Untuk itu direkomendasikan suatu konsep strategis dengan langkah-langkah sebagai berikut:

  1. Melakukan sosialisasi tentang problematika kebangsaan Indonesia seperti digambarkan di atas, sebagai upaya penyadaran masyarakat luas, khususnya kalangan politisi dan intelektual.
  2. Mendorong legislatif untuk melakukan perubahan sistem kenegaraan, termasuk sistem demokrasi, dengan melakukan Kaji Ulang terhadap UUD hasil amandemen yang lalu. Kaji ulang bukan membalik sejarah kembali pada UUD 1945 asli, tetapi pada prinsipnya mengembalikan “Roh Pancasila” ke dalam UUD.
  3. Melakukan reformasi parpol dan birokrasi.

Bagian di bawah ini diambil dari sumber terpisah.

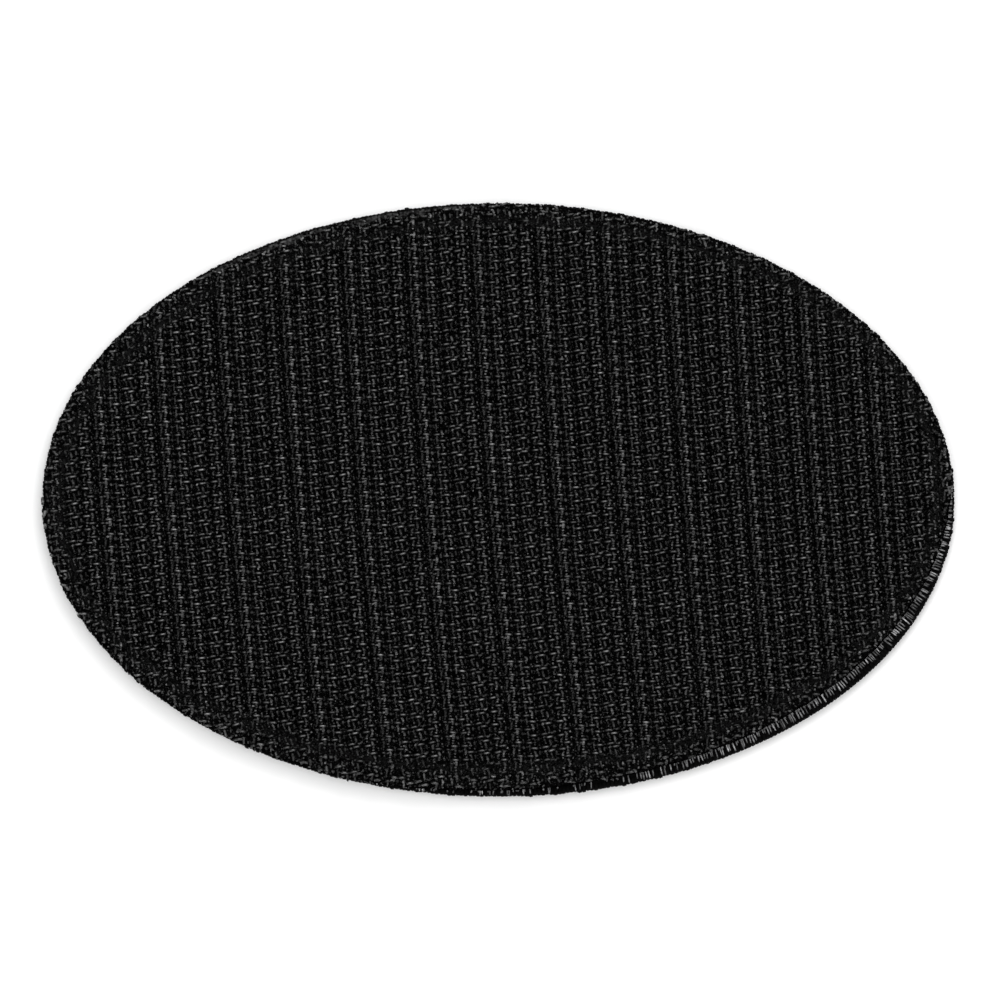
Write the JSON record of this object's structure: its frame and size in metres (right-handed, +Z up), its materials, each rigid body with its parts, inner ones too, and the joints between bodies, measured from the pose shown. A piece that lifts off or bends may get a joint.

Dengan cara memfungsikan parpol dan birokrasi dengan sebagaimana mestinya. Mencegah digunakannya parpol hanya sekedar kendaraan politik yang diperjual-belikan, serta jual-beli jabatan dalam birokrasi. Membangun meritokrasi di lingkungan parpol dan birokrasi, serta mulai melakukan kaderisasi pimpinan nasional dari generasi millennial.
  4. Membangun ketahanan dan daya saing ekonomi nasional dengan cara melaksanakan pasal 33 UUD 1945 ayat (1) sampai dengan (3) secara konsewen dan konsisten, mengkanalisasi dampak globalisasi serta liberalisasi ekonomi dengan membuat regulasi yang berphak pada kepentingan ekonomi nasional, termasuk ekonomi rakyat.
  5. Memperbaiki sistem hukum dan menegakkannya dengan konsisten, tanpa tebang pilih.
  6. Memperbaiki sistem pendidikan nasional (formal, informal, nonformal), sedemikian rupa sehingga lebih mengutamakan pendidikan karakter.
  7. Menjadikan pembangunan karakter sebagai arus utama (mainstream) dalam pembangunan nasional.

Demikian makalah ini dibuat sesuai dengan TOR yang saya terima. Semoga bermanfaat untuk para peserta FGD sekalian. Selamat berdiskusi.